Kalinina became a kitchen alchemist. She sprinkled her black toner powder onto a baking tray and placed it in her oven at 250°C. An hour later, the transformation was visible. The powder had shifted from a deep jet black to a rich, earthy brown (the exact color of a vintage floppy disk.) She had successfully synthesized magnetic recording medium where she likely cooked her dinner.
Now armed with her homemade “premium” rust, she began work on Prototypes 4 and 5. The process had become refined by this point, and the performance jump was immediate. Unlike the black powder disks, the new brown powder disk hit 50% signal strength.
Looking at the raw flux data, the success was undeniable. She was recording roughly 300,000 flux transitions per track, matching the density of a commercial 5.5″ floppy disk – she even tested the disk without its protective square sleeve (the “cookie” only). It spun, and it read. This success was matched by her attempts to make audio tape using a similar method, applying oxide to strips of Scotch tape to run through a reel-to-reel player.
This experiment yielded a different, sadder lesson. She had created a working audio tape using cobalt-doped magnetite, but she made the mistake of spooling it tightly while the adhesive was still active. Over a few days, the “wet” adhesive of the Scotch tape fused together, resulting in one very large block of sticky magnetite.

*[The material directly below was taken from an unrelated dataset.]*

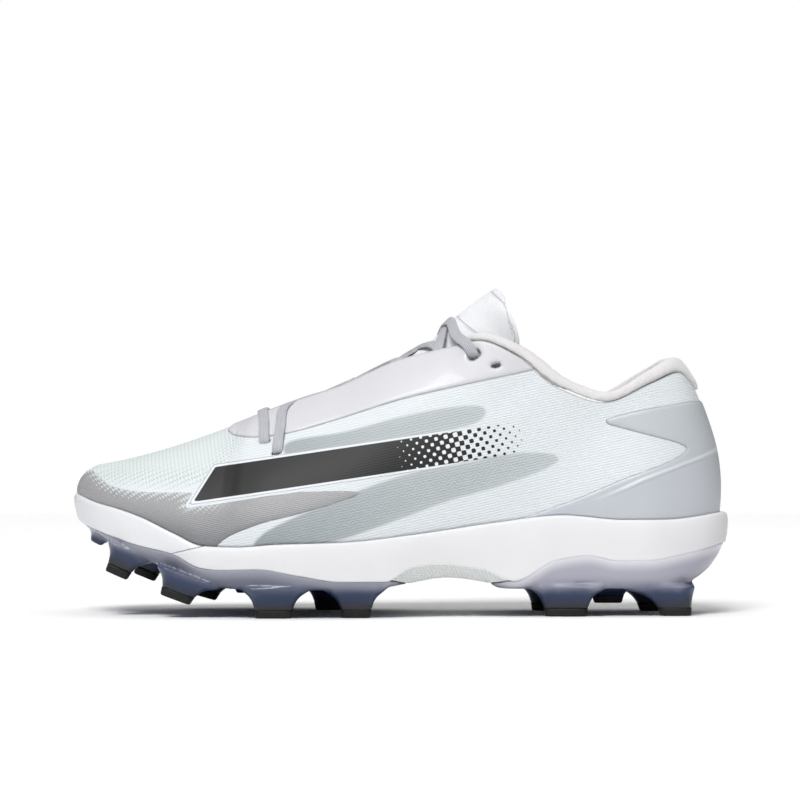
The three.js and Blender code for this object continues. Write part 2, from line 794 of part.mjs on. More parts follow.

The saga of Nina Kalinina’s DIY floppy disk is a triumph of curiosity. She proved that the barrier to entry for creating digital storage is surprisingly low. With a sticker and some rust, you can store a bit. Unfortunately, it seems we still have to wait for a more quality controlled method to arrive to abate the predicted floppy disk apocalypse, but it is certainly a great example that magnetic media revivals are indeed something not completely out there, as the efforts to restore Polaroid production have shown. Perhaps, one day, we will get home-cooked magnetic disks drives in your local store.